Sauf évidemment pour le poutinesque quotidien The Gazette et les commissions scolaires anglophones, qui vomissent aussi, sans vergogne, leurs fielleux embrouillaminis. En 2022, le Québec opprimerait ses Russes du Donbass. Il serait nettement plus utile socialement de critiquer le gouvernement Legault, notamment pour sa nonchalance en matière d'environnement.

(Evidemment, ses petits chèques aux contribuables pour la hausse du coût de la vie n'ont rien, mais alors rien à voir avec les très prochaines élections.)

Les Djemila Ben Habib, les Fatima Houda-Pépin auraient remis les pendules à l’heure. Le vécu de ce genre de femmes est trop souvent occulté, et pour cause.

Qu’on se le dise : les victoires contre la tyrannie sont toujours temporaires et les libertés menacées. Rappelons que le Canada est une théocratie vu la lettre divinement claire du préambule de la loi constitutionnelle de 1982 : “Attendu que le Canada est fondé sur des principes qui reconnaissent la suprématie de Dieu et la primauté du droit”). Et d'ailleurs, les séances du parlement à Ottawa commencent toujours par des prières.

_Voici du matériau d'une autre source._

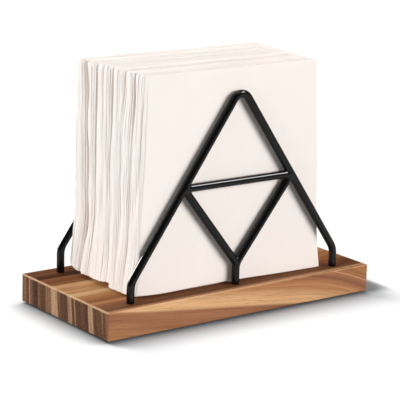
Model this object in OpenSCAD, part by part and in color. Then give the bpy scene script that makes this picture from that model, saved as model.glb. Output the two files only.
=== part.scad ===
// Upright napkin holder: an edge-glued hardwood board carries two bent-wire
// frames, and a stack of folded paper napkins stands in the slot between them.
//
// +X runs along the board, +Y from the front frame to the rear one, +Z is up.
// The origin is the middle of the board's footprint, on the surface it stands on.

/* [Board] */
// Length of the board
board_l = 250; // [215:1:320]
// Thickness of the board
board_t = 22; // [16:0.5:30]
// Distance from each row of feet to the long edge of the board beside it
rim_w = 12; // [11:0.5:17]
// Width of the glued strip at the rear edge
rear_edge_strip = 7.5; // [5:0.5:8]
// Width of the next strip, which the rear feet stand in
rear_foot_strip = 15; // [13:0.5:22]
// Width of the strip that the front feet stand in
front_foot_strip = 20.5; // [14:0.5:24]
// Width of the glued strip at the front edge
front_edge_strip = 6.5; // [5:0.5:8]
// Parts in which the strips between them share the rest of the width, rear to front
middle_parts = [18.5, 25, 27]; // [10:0.5:40]
// Radius of the eased edges all round the board
edge_r = 1; // [0.5:0.25:2]

/* [Wire frames] */
// Diameter of the rod that both frames are bent from
rod_d = 6; // [4:0.5:7]
// Clear width of the napkin slot between the two frames
slot_w = 90; // [70:1:96]
// Distance from the middle foot of a frame to each outer foot
foot_x = 97.5; // [85:0.5:100]
// Height of the corner where the two long legs of the arch would meet
peak_h = 154.2; // [135:0.1:165]
// Height of the corners where the legs turn down into the outer feet
knee_h = 15; // [12:0.5:25]
// Height of the crossbar
crossbar_h = 81; // [70:0.5:95]
// Height of the corner where the two braces meet above the middle foot
vee_h = 16.3; // [13:0.1:26]
// Centreline radius of the bend at the peak
peak_r = 8; // [6:0.5:12]
// Centreline radius of the bends at the knees
knee_r = 15; // [8:0.5:18]
// Centreline radius of the bend from the long brace into the middle foot
vee_r = 12; // [8:0.5:14]

/* [Fixings] */
// Depth of the blind sockets that the feet stand in
socket_depth = 10; // [6:0.5:12]
// Thread diameter of the screws that hold the feet from below
screw_d = 3; // [2.5:0.5:3.5]
// Length of thread that each screw takes up in its foot
thread_l = 8.5; // [5:0.5:14]
// Diameter of the hole that each screw passes through in the board
screw_hole_d = 3.4; // [3.1:0.1:4]
// Diameter of the countersunk screw heads
head_d = 6; // [5:0.25:7]
// How far the heads lie below the board's underside
head_recess = 0.5; // [0.25:0.25:1.5]
// Width across the corners of the hexagon recess in a head
drive_d = 2.3; // [1.5:0.1:2.5]
// Depth of the hexagon recess in a head
drive_depth = 1.2; // [0.6:0.1:1.4]
// Clearance on the radius of sockets, threads and countersinks
fit_clear = 0.05; // [0.02:0.01:0.1]

/* [Pads] */
// Diameter of the anti-slip pads under the corners
pad_d = 12; // [8:0.5:16]
// Thickness of the pads
pad_t = 1.5; // [1:0.25:3]
// Distance from the board's edges to the middle of a pad
pad_inset = 13; // [10:0.5:16]

/* [Napkins] */
// Width of a folded napkin, along the board
napkin_w = 168; // [140:1:175]
// Height of a folded napkin
napkin_h = 168; // [140:1:175]
// Number of folded napkins that fill the slot
napkin_count = 28; // [20:1:36]
// How far the front napkin sits to the right of the board's middle
front_shift = -2.5; // [-8:0.5:8]
// How far the rearmost napkin sits to the right of the board's middle
rear_shift = -1; // [-8:0.5:8]
// Clearance between the stack and each frame
stack_clear = 0.3; // [0.2:0.05:1]

/* [Hidden] */
$fn = 48;
beyond = 1;                                    // how far cuts run past a face
thread_tip = 2;                                // tapped depth past a screw's end
mark_step = 0.02;                              // how far a bend mark stands proud
mark_l = 0.4;                                  // length of a bend mark
cope_stop = 1;                                 // how far short of the axis of the rod
                                               // it meets a rod is cut off
frame_y = (slot_w + rod_d) / 2;                // from the middle to each frame's plane
board_w = 2 * (frame_y + rim_w);
board_z = pad_t;                               // the board's underside
top_z = board_z + board_t;                     // the board's upper face

// Widths of all the glued strips, from the rear edge to the front
outer_w = rear_edge_strip + rear_foot_strip + front_foot_strip + front_edge_strip;
parts_sum = middle_parts * [for (part = middle_parts) 1];
strip_w = concat(
    [rear_edge_strip, rear_foot_strip],
    middle_parts * (board_w - outer_w) / parts_sum,
    [front_foot_strip, front_edge_strip]
);
strip_count = len(strip_w);
pad_x = board_l / 2 - pad_inset;
pad_y = board_w / 2 - pad_inset;

// Corners of the arch, in the plane of its frame; heights are from the board's top
left_knee = [-foot_x, knee_h];
right_knee = [foot_x, knee_h];
peak = [0, peak_h];
left_end = [-foot_x, -socket_depth];
right_end = [foot_x, -socket_depth];
middle_end = [0, -socket_depth];
vee = [0, vee_h];
// The crossbar and the braces all meet the legs at one point a side
joint_x = foot_x * (peak_h - crossbar_h) / (peak_h - knee_h);
left_joint = [-joint_x, crossbar_h];
right_joint = [joint_x, crossbar_h];
// The short brace aims at the middle of the long brace's bend
half_turn = turn_at(right_joint, vee, middle_end) / 2;
bend_offset = vee_r * (1 / cos(half_turn) - 1);
bend_middle = vee + bend_offset * [cos(half_turn), -sin(half_turn)];

// Screw: countersunk head below, shank up into the foot
head_z = board_z + head_recess;
head_t = (head_d - screw_d) / 2;
screw_l = board_t - socket_depth - head_recess + thread_l;

stack_w = slot_w - 2 * stack_clear;
napkin_t = stack_w / napkin_count;

strip_names = [for (i = [1 : strip_count]) str("board_strip_", i)];
pad_names = ["pad_front_left", "pad_front_right", "pad_rear_left", "pad_rear_right"];
pad_signs = [[-1, -1], [1, -1], [-1, 1], [1, 1]];
napkin_names = [for (i = [1 : napkin_count]) str("napkin_", i < 10 ? "0" : "", i)];
foot_places = [for (side = [-1, 1], x = [-foot_x, 0, foot_x]) [x, side * frame_y]];

// ---- Rods bent in one plane -------------------------------------------------

// Unit vector from one point to another
function heading(from, to) = (to - from) / norm(to - from);
// Angle that a path turns through at its middle point
function turn_at(a, b, c) = acos(heading(a, b) * heading(b, c));
// Distance from a corner to where its bend starts
function setback(a, b, c, r) = r * tan(turn_at(a, b, c) / 2);
// Angle of a vector from +X
function angle_of(v) = atan2(v.y, v.x);

// Lays an upright round piece along a direction in the plane; the quarter turn
// brings its facets into line with those of the bends
module lay_along(at, along) {
    translate(at) rotate(angle_of(along)) rotate([0, 90, 0]) rotate(90) children();
}

// Straight length of rod
module rod(from, to) {
    lay_along(from, to - from) cylinder(d = rod_d, h = norm(to - from));
}

// Faint ring that the former leaves on the rod where a bend starts or ends
module bend_mark(at, along) {
    lay_along(at, along)
        cylinder(d = rod_d + 2 * mark_step, h = mark_l, center = true);
}

// Round bend at corner b, on the way from a to c
module rod_bend(a, b, c, r) {
    into = heading(a, b);
    out = heading(b, c);
    side = sign(cross(into, out));
    start = b - setback(a, b, c, r) * into;
    centre = start + side * r * [-into.y, into.x];
    first = side > 0 ? -[-into.y, into.x] : [-out.y, out.x];
    translate(centre)
        rotate(angle_of(first))
            rotate_extrude(angle = turn_at(a, b, c)) translate([r, 0]) circle(d = rod_d);
}

// Rod that runs through the corners of a path, bent at each to the radius given
module bent_rod(path, radii) {
    last = len(path) - 1;
    cut = [for (i = [0 : last]) i == 0 || i == last ? 0
        : setback(path[i - 1], path[i], path[i + 1], radii[i - 1])];
    for (i = [0 : last - 1]) {
        along = heading(path[i], path[i + 1]);
        start = path[i] + cut[i] * along;
        end = path[i + 1] - cut[i + 1] * along;
        rod(start, end);
        if (i > 0) {
            bend_mark(start, along);
            rod_bend(path[i - 1], path[i], path[i + 1], radii[i - 1]);
        }
        if (i < last - 1) bend_mark(end, along);
    }
}

// Stands a piece drawn in the plane in the front frame's place, or turned
// half round into the rear frame's place
module stand_frame(rear) {
    rotate(rear ? 180 : 0)
        translate([0, -frame_y, top_z]) rotate([90, 0, 0]) children();
}

// Threaded holes up into the ends of the feet
module tapped_holes(xs) {
    for (x = xs)
        translate([x, -socket_depth - beyond])
            rotate([-90, 0, 0])
                cylinder(d = screw_d + 2 * fit_clear, h = beyond + thread_l + thread_tip);
}

// ---- Wire frame pieces ------------------------------------------------------

// One rod from foot to foot over the peak
module arch(rear) {
    color("#1c1b1b") stand_frame(rear) difference() {
        bent_rod([left_end, left_knee, peak, right_knee, right_end],
                 [knee_r, peak_r, knee_r]);
        tapped_holes([-foot_x, foot_x]);
    }
}

// The arch's long legs, which the welded rods are cut to fit
module legs() {
    rod(left_knee, peak);
    rod(peak, right_knee);
}

// Point that lies the cut-off short of one end, on the way to the other
function cut_short(end, other) = end + cope_stop * heading(end, other);

// Straight bar between the legs
module crossbar(rear) {
    color("#222121") stand_frame(rear) difference() {
        rod(cut_short(left_joint, right_joint), cut_short(right_joint, left_joint));
        legs();
    }
}

module long_brace_rod() {
    bent_rod([cut_short(right_joint, vee), vee, middle_end], [vee_r]);
}

// Brace from the right joint down to the middle foot, all one rod
module long_brace(rear) {
    color("#262525") stand_frame(rear) difference() {
        long_brace_rod();
        legs();
        rod(left_joint, right_joint);
        tapped_holes([0]);
    }
}

// Brace from the left joint, butted onto the bend of the long one
module short_brace(rear) {
    color("#2a2929") stand_frame(rear) difference() {
        rod(cut_short(left_joint, bend_middle), cut_short(bend_middle, left_joint));
        legs();
        rod(left_joint, right_joint);
        long_brace_rod();
    }
}

// ---- Board ------------------------------------------------------------------

// Rectangle with round corners, centred
module eased_rectangle(w, h) {
    square([w - 2 * edge_r, h], center = true);
    square([w, h - 2 * edge_r], center = true);
    for (x = [-1, 1], y = [-1, 1])
        translate([x * (w / 2 - edge_r), y * (h / 2 - edge_r)]) circle(edge_r);
}

// The whole board's outer form, with its long and short edges eased
module board_form() {
    translate([0, 0, board_z + board_t / 2]) intersection() {
        rotate([90, 0, 90])
            linear_extrude(board_l, center = true) eased_rectangle(board_w, board_t);
        rotate([90, 0, 0])
            linear_extrude(board_w, center = true) eased_rectangle(board_l, board_t);
        linear_extrude(board_t, center = true) eased_rectangle(board_l, board_w);
    }
}

// Socket, screw hole and countersink under each foot
module fixing_bores() {
    sunk_d = head_d + 2 * fit_clear;
    for (place = foot_places) translate([place.x, place.y, 0]) {
        translate([0, 0, top_z - socket_depth])
            cylinder(d = rod_d + 2 * fit_clear, h = socket_depth + beyond);
        translate([0, 0, board_z - beyond])
            cylinder(d = screw_hole_d, h = board_t + beyond);
        translate([0, 0, board_z - beyond])
            cylinder(d = sunk_d, h = head_recess + beyond);
        translate([0, 0, head_z])
            cylinder(d1 = sunk_d, d2 = screw_hole_d, h = (sunk_d - screw_hole_d) / 2);
    }
}

// Distance of a glue line from the board's rear edge: the sum of the first strips
function glue_line(n) = n == 0 ? 0 : strip_w[n - 1] + glue_line(n - 1);

// One glued strip; strip 0 is the rearmost
module strip(i) {
    tints = ["#9a5a3a", "#5a3626", "#9c6240", "#c08a52", "#b98550", "#7c4f33", "#cf9f68"];
    color(tints[i % len(tints)]) difference() {
        intersection() {
            board_form();
            translate([-board_l / 2, board_w / 2 - glue_line(i + 1), board_z])
                cube([board_l, strip_w[i], board_t]);
        }
        fixing_bores();
    }
}

// ---- Fixings and pads -------------------------------------------------------

// Countersunk screw, standing on its head
module screw() {
    difference() {
        union() {
            cylinder(d1 = head_d, d2 = screw_d, h = head_t);
            cylinder(d = screw_d, h = screw_l);
        }
        translate([0, 0, -beyond]) cylinder(d = drive_d, h = drive_depth + beyond, $fn = 6);
    }
}

module frame_screws() {
    color("silver") for (place = foot_places)
        translate([place.x, place.y, head_z]) screw();
}

module pad(signs) {
    color("#3a3a3a") translate([signs.x * pad_x, signs.y * pad_y, 0])
        cylinder(d = pad_d, h = pad_t);
}

// ---- Napkins ----------------------------------------------------------------

// One folded napkin, its closed fold on the left; napkin 0 is at the front
module napkin(i) {
    shift = front_shift + (rear_shift - front_shift) * i / (napkin_count - 1);
    fold_r = napkin_t / 2;
    color("#f6efe9")
        translate([shift - napkin_w / 2, -stack_w / 2 + i * napkin_t, top_z]) {
            translate([fold_r, fold_r, 0]) cylinder(r = fold_r, h = napkin_h);
            translate([fold_r, 0, 0]) cube([napkin_w - fold_r, napkin_t, napkin_h]);
        }
}

// ---- Nodes ------------------------------------------------------------------

for (i = [0 : strip_count - 1])
    strip(i);
arch(false);  // front_arch
crossbar(false);  // front_crossbar
long_brace(false);  // front_long_brace
short_brace(false);  // front_short_brace
arch(true);  // rear_arch
crossbar(true);  // rear_crossbar
long_brace(true);  // rear_long_brace
short_brace(true);  // rear_short_brace
frame_screws();
for (i = [0 : len(pad_names) - 1])
    pad(pad_signs[i]);
for (i = [0 : napkin_count - 1])
    napkin(i);
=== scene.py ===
# %% [markdown]
# # An upright napkin holder
# A thick board, glued up from strips of hardwood, carries two triangular frames
# bent from black rod, and a block of folded paper napkins stands between them.
# The measured model is loaded first and stays as it is. Everything made below
# either gives one of its parts a finish or stands in for one with more detail.

# %% Load the measured model
import math
import bpy
import numpy as np
from mathutils import Matrix, Vector


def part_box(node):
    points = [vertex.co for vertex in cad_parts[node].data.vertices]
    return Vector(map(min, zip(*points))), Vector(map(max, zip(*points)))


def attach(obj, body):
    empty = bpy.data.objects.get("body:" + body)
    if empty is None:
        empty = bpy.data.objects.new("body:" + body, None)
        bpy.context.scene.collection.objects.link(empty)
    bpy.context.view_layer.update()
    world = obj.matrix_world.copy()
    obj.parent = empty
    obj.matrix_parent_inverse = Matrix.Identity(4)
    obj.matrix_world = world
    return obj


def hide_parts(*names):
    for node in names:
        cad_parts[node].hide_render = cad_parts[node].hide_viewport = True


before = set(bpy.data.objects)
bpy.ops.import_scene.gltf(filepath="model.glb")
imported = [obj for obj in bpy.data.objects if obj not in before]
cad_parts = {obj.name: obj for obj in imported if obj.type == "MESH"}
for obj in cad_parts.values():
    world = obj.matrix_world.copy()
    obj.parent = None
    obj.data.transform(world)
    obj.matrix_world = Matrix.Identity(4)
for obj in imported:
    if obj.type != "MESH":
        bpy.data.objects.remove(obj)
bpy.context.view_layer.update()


def parts(start):
    """The measured parts whose names have this start: a dict from name to object."""
    return {name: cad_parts[name] for name in sorted(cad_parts) if name.startswith(start)}


print("measured model:", len(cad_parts), "parts")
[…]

Qui sait si, dans 5 ans ou 150 ans, un gouvernement ayant la caution (im)morale d’un Charles Taylor, ou d’un disciple aussi grassement rémunéré, décidera de rendra la loi canadienne plus directement conforme aux injonctions célestes, par exemple, en promulguant la nubilité des fillettes âgées de 9 ans, même si, pour l’heure, le droit séculaire est en liberté surveillée? 

Déjà en 2022 (et non pas en 2122), le processus est en bonne voie aux Etats-Unis (un pays toujours à l'avant-garde...), où les ayatollahs de la Southern Baptist Convention et des Assemblies of God ont déjà réussi à considérablement entraver le droit à l’avortement, émulant la police gynécologique du regretté nataliste roumain Nicolae Ceaușescu. La victoire complète semble à portée de la main dès le mois prochain.

Tous les rednecks américains misent, dans leurs ferventes prières, sur un arrêt de la Cour suprême américaine conforme au droit canonique. Ils peuvent compter sur le spectre de feu le Grand Inquisiteur Antonin Scalia pour guider la réflexion des juges.

Gare alors à l'inévitable bombe démographique : on assistera à une incontrôlable infestation d'organismes consanguins.